1 Etude réalisée à partir d'un document d'information préparé pour la Division des produits et du commerce international de la FAO par Hezron Nyangito, Nairobi.

2 Le droit effectivement appliqué peut être spécifique ou ad valorem (c'est celui qui permet d'obtenir les recettes les plus élevées qui est retenu).

3 Examen des politiques commerciales du Kenya, 2000, OMC.

4 Des prélèvements variables ont été introduits pour la première fois en 1994, pour certains produits alimentaires.

5 Examen des politiques commerciales du Kenya, 2000, et procès verbal de la réunion.

6 Ikiara, G.N., M.A. Juma et J.O. Amadi, 1993, "Agricultural Decline, Politics and Structural Adjustment". Voir Gibbons,P.(Ed). Social Change and Economic Reform in Africa, Nordiska Africainstituete, Uppsala.

7 Nyangito, H., 1999. "Agricultural Sector Performance in a Changing Policy Environment". Voir Kimuyu, Wagacha et Abagi, Kenya's Strategic Policies for 21st Century: Macroeconomic and Setoral Choices. Institute of Policy Analysis and Research (IPAR), Nairobi.

8 La chute des importations en 1993 était largement imputable à la dévaluation et à la crise économique. Le système de changes flottants adopté à la fin de 1994 a favorisé par la suite la stabilisation de la monnaie.

9 Il convient de rappeler que les données FAOSTAT sur les produits alimentaires ne tiennent pas compte des produits de la pêche et des forêts.

10 Les problèmes des pays méditerranéens qui font concurrence aux exportateurs bénéficiant de contingents préférentiels pour les fruits et légumes sont examinés de manière assez approfondie dans l'étude relative à l'Egypte, qui figure dans le présent volume.
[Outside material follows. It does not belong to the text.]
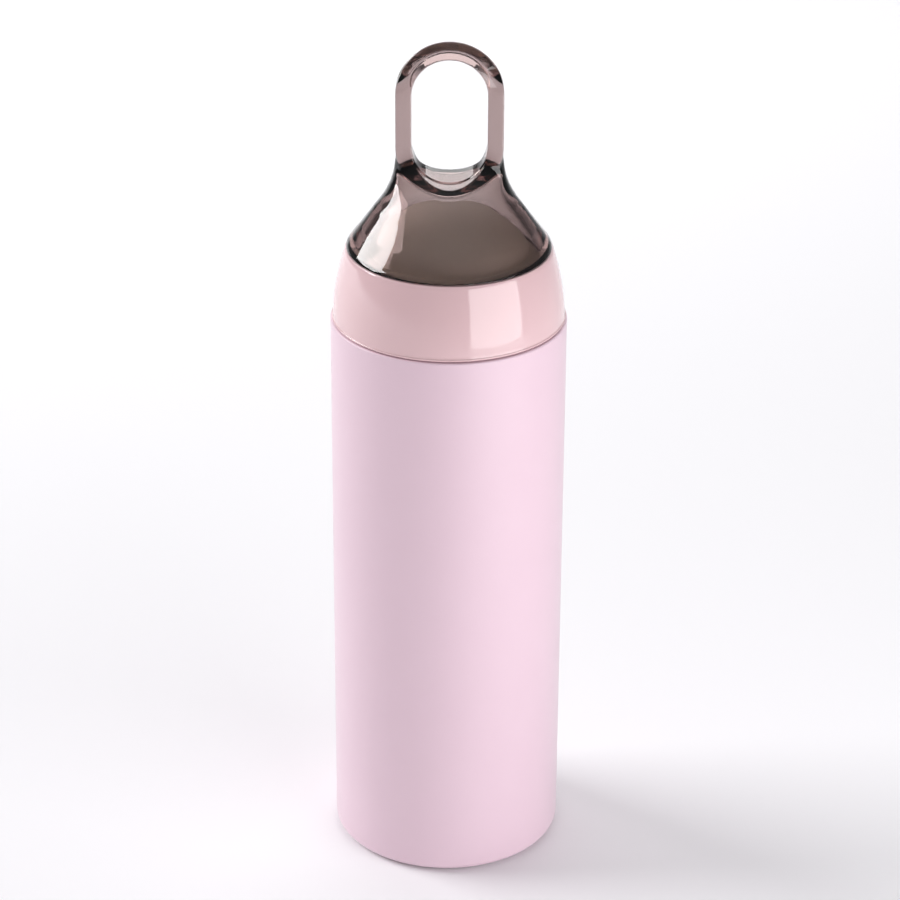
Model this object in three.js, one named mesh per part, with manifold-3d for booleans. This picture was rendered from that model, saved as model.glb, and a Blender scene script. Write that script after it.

De nombreux points sont aussi valables pour le Kenya.

11 Pour une étude approfondie de la progressivité des droits de douane concernant les produits agricoles, voir, The impact of the UR on Tariff Escalation in Agricultural Products de J. Lindland, ESCP Document No. 3, FAO 1997.

12 Par exemple, lorsque le TEC est supérieur aux droits consolidés d'un certain pays dans le cadre de l'OMC, ce pays peut-être obligé à compenser certains membres de l'OMC pour la différence.